21 de abril de 2017

Há flores no vaso

Em um trabalho que me dispus a contribuir, sobre o texto "Escritores Criativos e Devaneios", de Freud, usei como uma das referências o livro de Marco Antonio Coutinho Jorge, "A Clínica da Fantasia" - Vol. 2, da coleção "Fundamentos da psicanálise - de Freud a Lacan". 

No capítulo "Arte e travessia da fantasia", o autor traz como uma das referências para desenvolver o tema, o filme "As Horas" (2002), obra que não cessa de produzir efeitos em mim. A partir da metáfora das flores no vaso, ele faz uma analogia entre o vazio real e a fantasia. O autor relaciona as três Horas do dia (a manhã, o entardecer e a noite) com as três personagens: Clarissa Vaughan, Laura Brown e Virgínia Woolf. 
"Três sujeitos diante da pulsão de morte e atravessados por três posições fantasísticas diversas: como as Horas da mitologia grega, Eunômia, Dicéa e Irene." (p.252)

Destaco aqui a passagem que fala de uma das personagens, aquela que representa o dia, os inúmeros recomeços, a beleza que pode ser reconhecida no incessante trabalho que é viver e produzir sentido ao longo das horas, apesar de...

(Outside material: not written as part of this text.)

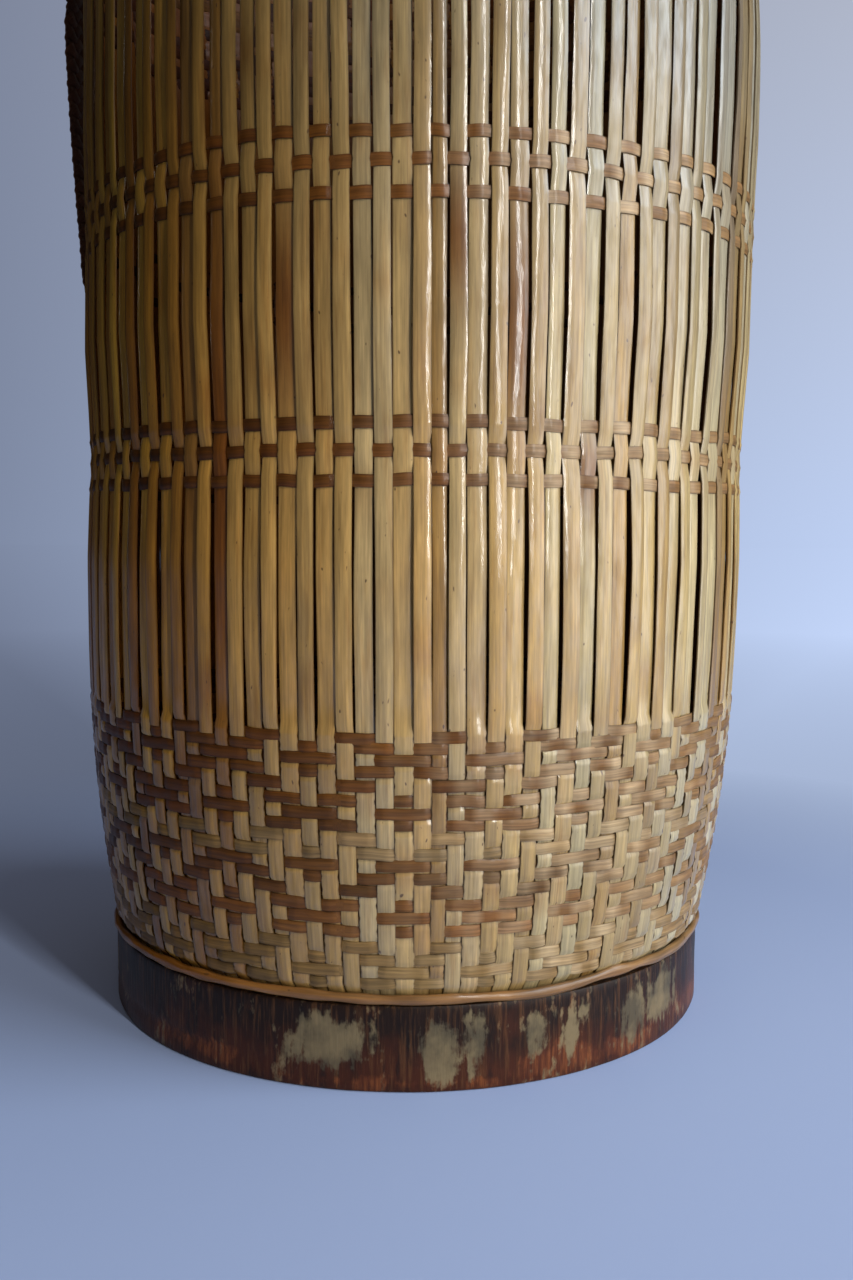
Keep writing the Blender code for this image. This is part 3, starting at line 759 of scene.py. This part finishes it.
def hoop_section(inner, outer):
    """(radius, height) round the foot hoop's section, with softened and worn edges."""
    top, edge = HOOP_HEIGHT, HOOP_EDGE
    lower = [(inner + 0.4 * edge, 0), (outer - 1.1 * edge, 0), (outer - 0.3 * edge, 0.3 * edge)]
    face = [(outer, z) for z in np.linspace(edge, top - edge, 13)]
    upper = [(radius, top - z) for radius, z in reversed(lower)]
    return [(inner, edge)] + lower + face + upper + [(inner, top - edge), (inner, top / 2)]


def hoop_bounds(angle):
    """Inner and outer radius of the hoop's strip, whose ends are thinned where they lap over each other."""
    inner, outer = HOOP_OUTER - HOOP_THICKNESS, HOOP_OUTER
    taper = HOOP_THICKNESS - LAP_OUTER_END - LAP_INNER_END
    start = (angle - LAP_START) / LAP_SPAN
    end = (angle - TURN - LAP_START) / LAP_SPAN
    if start < 1:
        outer = inner + LAP_OUTER_END + taper * start
    if end > 0:
        inner = inner + LAP_INNER_END + taper * end
    return inner, outer


def nearest_place(places, direction, height):
    """1 in the middle of the nearest of some oval places on the hoop's face, falling to 0 outside them."""
    near = np.zeros(direction.shape)
    for middle, middle_z, reach, reach_z in places:
        turn = (direction - middle + 180) % 360 - 180
        along = np.radians(turn) * HOOP_OUTER / (reach * MM)
        up = (height - middle_z * MM) / (reach_z * MM)
        near = np.maximum(near, np.clip(1.55 - np.sqrt(along**2 + up**2), 0, 1))
    return near


def make_foot_hoop():
    """The bent strip of wood with its thinned ends lapped at the back, its outside slightly uneven."""
    rng = np.random.default_rng(5)
    around = np.linspace(LAP_START, LAP_START + LAP_SPAN + TURN, 430)[:, None]
    rings = np.array([hoop_section(*hoop_bounds(angle)) for angle in around[:, 0]])
    heights = rings[..., 1]
    outside = rings[..., 0] > HOOP_OUTER - 2 * MM
    dents = 0.1 * MM * ring_wander(rng, around, 3, 22) * outside
    groove_z = GROOVE_Z + 0.5 * MM * np.sin(around * 2.6)
    groove = np.exp(-(((heights - groove_z) / (0.75 * MM)) ** 2)) * outside
    left_front = np.clip(np.cos(around - GROOVE_ANGLE) * 6 - 4.6, 0, 1)
    radius = rings[..., 0] + dents * np.sin(around * 9 + heights * 300) - GROOVE_DEPTH * groove * left_front
    places = polar(radius, around, heights, leaning=False)
    direction = np.degrees(around) + 0 * heights
    wear = nearest_place(WORN_PLACES, direction, heights)
    rust = nearest_place(RUSTY_PLACES, direction, heights)
    marks = np.stack([wear, rust, heights / HOOP_HEIGHT], axis=-1).reshape(-1, 3)
    index = np.arange(heights.size).reshape(heights.shape)
    faces = [quads_between(index[:-1], index[1:]), index[0][None, ::-1], index[-1][None, :]]
    thing = mesh_of("foot_hoop_wood", places.reshape(-1, 3), faces, marks, 32)
    return stands_for(thing, "foot_hoop")


def make_base():
    """The woven mat of the base, flat strips over and under each other, cut round."""
    rng = np.random.default_rng(21)
    places, across, tints = [], [], []
    for turn in (0, 1):
        for i, line in enumerate(np.arange(-20, 21) * MAT_PITCH):
            reach = math.sqrt(max(MAT_RADIUS**2 - line**2, (4 * MM) ** 2))
            along = np.linspace(-reach, reach, 96)
            wave = np.cos(math.pi * along / MAT_PITCH) * (1 if (i + turn) % 2 else -1)
            height = MAT_Z - MAT_SWAY * wave
            flat = np.full(len(along), line) + 0.2 * MM * wander(rng, 1, along, 0.06)[0]
            point = (along, flat) if turn else (flat, along)
            places.append(np.stack([*point, height], axis=-1))
            across.append((0.0, 1.0, 0.0) if turn else (1.0, 0.0, 0.0))
            tints.append((STRAW if turn else HONEY) * rng.uniform(0.75, 1.0))
    centre, side, tint = np.array(places), np.array(across)[:, None], np.array(tints)[:, None]
    up = upright(np.zeros((1, 1)))
    width, thick = MAT_STRIP
    thing = strands("base_weave", centre, side, up, width, thick, tint, crowned(5, 0.4))
    return stands_for(thing, "base_mat")


def make_foot():
    """The hoop, the ring inside it, the cane bound round its top edge, and the mat."""
    radius = HOOP_OUTER - HOOP_THICKNESS - 2.25 * MM
    size = (8.2 * MM, 3.8 * MM)
    inner = ring_strand("foot_inner_ring", radius, 4.95 * MM, size, MEDIUM_BROWN, crowned(5, 0.25), 31, 180)
    stands_for(inner, "foot_inner_hoop")
    # The binding cane takes the side's painted shade on the left and painted sheen on the right
    tints = BINDING_CANE * side_painted_light(np.linspace(0, TURN, 620, endpoint=False))
    radius, z, size, rough = 96.3 * MM, 25.7 * MM, (2.9 * MM, 2.3 * MM), 0.62 * MM
    binding = ring_strand("foot_binding_cane", radius, z, size, tints, oval(10), 33, len(tints), rough)
    stands_for(binding, "foot_cane_binding")
    return [make_foot_hoop(), inner, binding, make_base()]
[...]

"Clarissa vive em Nova York em 2001, é editora, tem uma filha adulta e uma namorada com quem partilha uma casa. Sempre ocupada com seus afazeres domésticos, ela organiza com detalhes a festa na qual Richard, já na fase mais adiantada da doença, seria homenageado com um prêmio pelo conjunto de sua obra, marcando os lugares das mesas e cozinhando. Sua fantasia está preservada e é sempre renovada, pelo trabalho, pela amizade, pelo amor. O olhar de Clarissa está sempre iluminado, brilhando, refletindo a luz do dia. Nem mesmo a morte de Richard abalaria a felicidade que conquistava em cada momento de seus dias. Clarissa se apega a seus objetos amorosos, constrói sua fantasia incessantemente e não abre mão dela.
Antes de ir para a cama à noite, seu olhar acaricia amorosamente a sua casa, um verdadeiro lar. Ele está sempre repleto de vasos com flores: apesar da morte, da perda do amigo, da dor do encontro com Laura Brown, que veio para o enterro do filho, do desencontro contínuo imposto pela vida, ela consegue fantasiar e sonhar. Ela sabe que é necessário pôr flores no vaso constantemente: é preciso preencher o vazio com a beleza mais pura, mais gratuita, para que a vida tenha algum sentido e para aplacar a dor de existir. E as flores bem simbolizam aquilo que na natureza expressa a transitoriedade inerente à felicidade. Das três Horas, apenas a ela se aplica a formulação de Lacan: "A realidade é aquilo sobre o que a gente repousa para continuar a sonhar."